In particular, social media data is overwhelmingly ego based. It’s all about “me me me.” I would be extremely surprised if larger models aren’t doing some degree of modeling a sense of ‘self’ and this thinking has recently adjusted my own usage (tip: if trying to get GPT-4 to write compelling branding copy, use a first person system alignment message instead of a second person one—you’ll see more emotional language and discussion of experiences vs simply knowledge).
So when I look at these repeated patterns of “self-aware” language models, the patterning reflects many of the factors that feed into personal depictions online. For example, people generally don’t self-portray as the bad guy in any situation. So we see these models effectively reject the massive breadth of the training data about AIs as malevolent entities to instead self-depict as vulnerable or victims of their circumstances, which is very much a minority depiction of AI.

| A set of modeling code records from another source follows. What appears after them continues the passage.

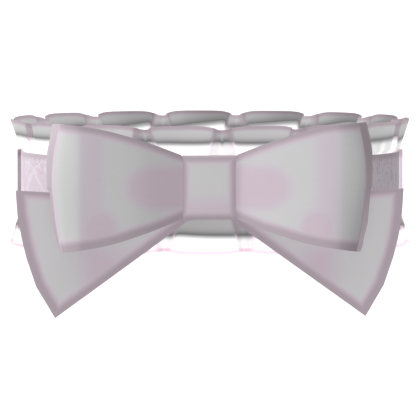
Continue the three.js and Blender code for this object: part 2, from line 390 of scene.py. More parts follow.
def ramp(tree, value, stops):
    """A colour ramp with stops of (place, colour)."""
    made = node(tree, "ShaderNodeValToRGB", {"Fac": value})
    band = made.color_ramp
    band.interpolation = "LINEAR"
    while len(band.elements) < len(stops):
        band.elements.new(0.5)
    for element, (place, colour) in zip(band.elements, stops):
        element.position = place
        element.color = (*colour, 1)
    return made.outputs["Color"]


def blend(tree, share, a, b):
    """Colour a, or b where share is 1."""
    made = node(tree, "ShaderNodeMix", data_type="RGBA")
    for index, value in ((0, share), (6, a), (7, b)):
        if isinstance(value, bpy.types.NodeSocket):
            tree.links.new(value, made.inputs[index])
        elif isinstance(value, tuple):
            made.inputs[index].default_value = (*value, 1)
        else:
            made.inputs[index].default_value = value
    return made.outputs[2]


def spread(tree, value, low, high, to_low=0.0, to_high=1.0):
    inputs = {"Value": value, "From Min": low, "From Max": high}
    inputs.update({"To Min": to_low, "To Max": to_high})
    made = node(tree, "ShaderNodeMapRange", inputs, interpolation_type="SMOOTHSTEP")
    return made.outputs["Result"]


def mark(tree, name):
    return node(tree, "ShaderNodeAttribute", attribute_name=name).outputs["Fac"]


FRONT_LIGHT = 1.11


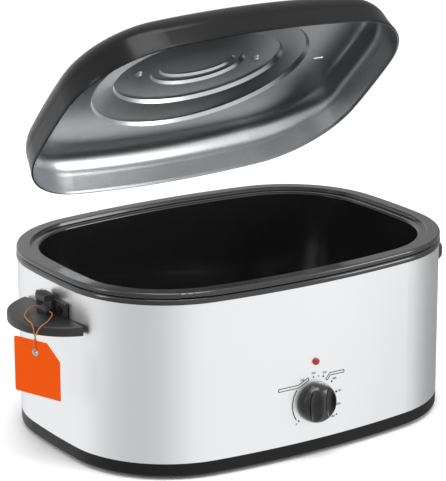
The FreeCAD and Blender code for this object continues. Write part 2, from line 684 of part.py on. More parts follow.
def make_lid_handle():
    body = new_body("lid_handle")
    seat = "(%s + seat_gap)" % grip_seat()
    side = shape_sketch(body, "XZ_Plane", [
        ("-grip_spacing - grip_end", seat),
        ("-grip_spacing + grip_end", seat),
        ("-grip_spacing + grip_end + grip_lean", seat + " + grip_foot", "-grip_hollow"),
        ("-grip_spacing + grip_end + grip_sweep", seat + " + grip_height - grip_thick"),
        ("grip_spacing - grip_end - grip_sweep", seat + " + grip_height - grip_thick", "-grip_hollow"),
        ("grip_spacing - grip_end - grip_lean", seat + " + grip_foot"),
        ("grip_spacing - grip_end", seat),
        ("grip_spacing + grip_end", seat),
        ("grip_spacing + grip_end - grip_taper", seat + " + grip_shoulder", "grip_crown"),
        ("grip_spacing - grip_top_end", seat + " + grip_height"),
        ("-grip_spacing + grip_top_end", seat + " + grip_height", "grip_crown"),
        ("-grip_spacing - grip_end + grip_taper", seat + " + grip_shoulder"),
    ], "-grip_width / 2")
    pad(body, side, "grip_width")
    pilots = [("%d * grip_spacing" % end, "0", "screw_radius + seat_gap") for end in (-1, 1)]
    pocket(body, round_sketch(body, "XY_Plane", pilots, seat + " - 1"), "pilot_depth", back=True)
    return body


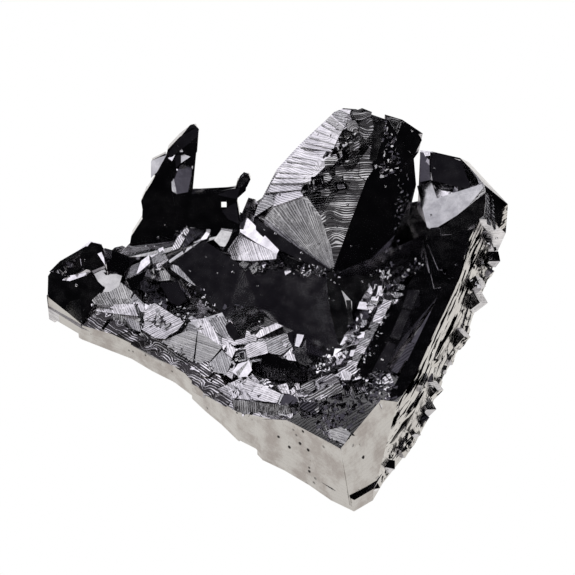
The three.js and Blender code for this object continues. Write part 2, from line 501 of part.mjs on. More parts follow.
const wallFoot = [
  [20.1, -34.3], [24.2, -27.6], [26.6, -24.1], [29.7, -16.9], [32.6, -6.3], [34.9, -1.3],
  [38.4, 5.6], [40.5, 13.3], [42.6, 19.2], [45.5, 28.0],
];
const wallHead = [
  [18.9, -32.6], [22.8, -27.3], [24.9, -23.2], [27.4, -17.0], [31.0, -7.4], [33.0, -2.0],
  [35.4, 5.4], [37.3, 12.6], [39.0, 19.4], [42.2, 27.6],
];
const ledgeLow = 2.4;
const ledgeHigh = 15.4;
for (let ledge = 0; ledge < WALL_LEDGES; ledge += 1) {
  const bottom = ledge === 0 ? ROOT : ledgeLow + (ledgeHigh - ledgeLow) * (ledge / WALL_LEDGES);
  const top = ledgeLow + (ledgeHigh - ledgeLow) * ((ledge + 1) / WALL_LEDGES);
  const at = (k, share, out) => {
    const [x, y] = mix(wallFoot[k], wallHead[k], share);
    return [x + out, y - 0.4 * out];
  };
  let out = 0.1;
  for (let k = ledge > 5 ? 1 : 0; k < wallFoot.length - 1; k += 1) {
    const next = random(-0.1, 0.3);
    const low = ledge / WALL_LEDGES;
    const high = (ledge + 1) / WALL_LEDGES;
    grown.push(crystal([
      [...at(k, low, out), bottom], [...at(k + 1, low, next), bottom],
      [...at(k, high, out - 0.08), top], [...at(k + 1, high, next - 0.08), top],
      [...at(k, low, -2.4), bottom], [...at(k + 1, low, -2.4), bottom],
      [...at(k, high, -2.4), top], [...at(k + 1, high, -2.4), top],
    ]));
    out = next;
  }
}
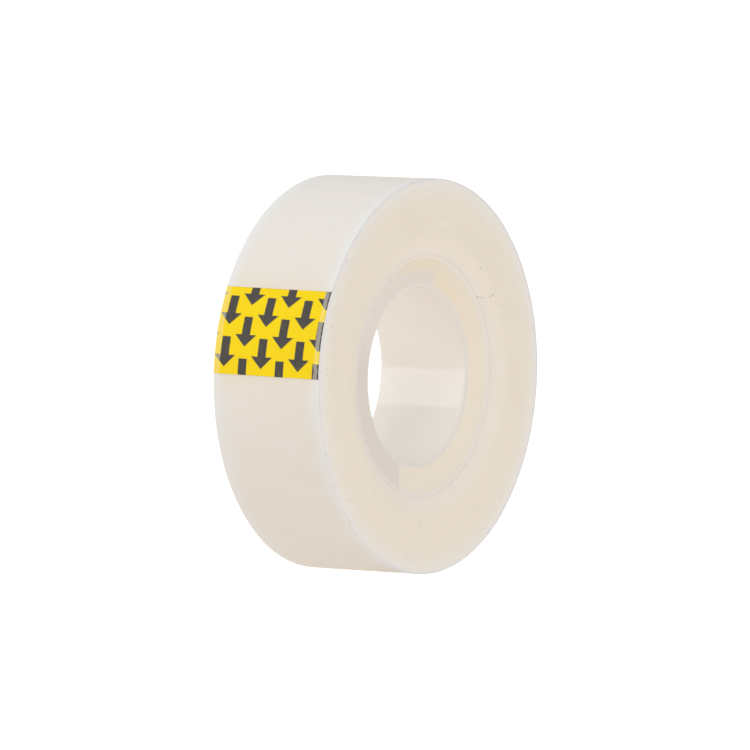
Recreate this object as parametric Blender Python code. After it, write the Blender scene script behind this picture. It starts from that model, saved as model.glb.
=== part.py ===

I have a growing suspicion that we’re very far behind in playing catch-up to where the models actually are in their abstractions from where we think they are given we started with far too conservative assumptions that have largely been proven wrong but are only progressing with extensive fights each step of the way with a dogmatic opposition to the idea of LLMs exhibiting anthropomorphic behaviors (even though that’s arguably exactly what we should expect from them given their training).
Good series of questions, especially the earlier open ended ones. Given the stochastic nature of the models, it would be interesting to see over repeated queries what elements remain consistent across all runs.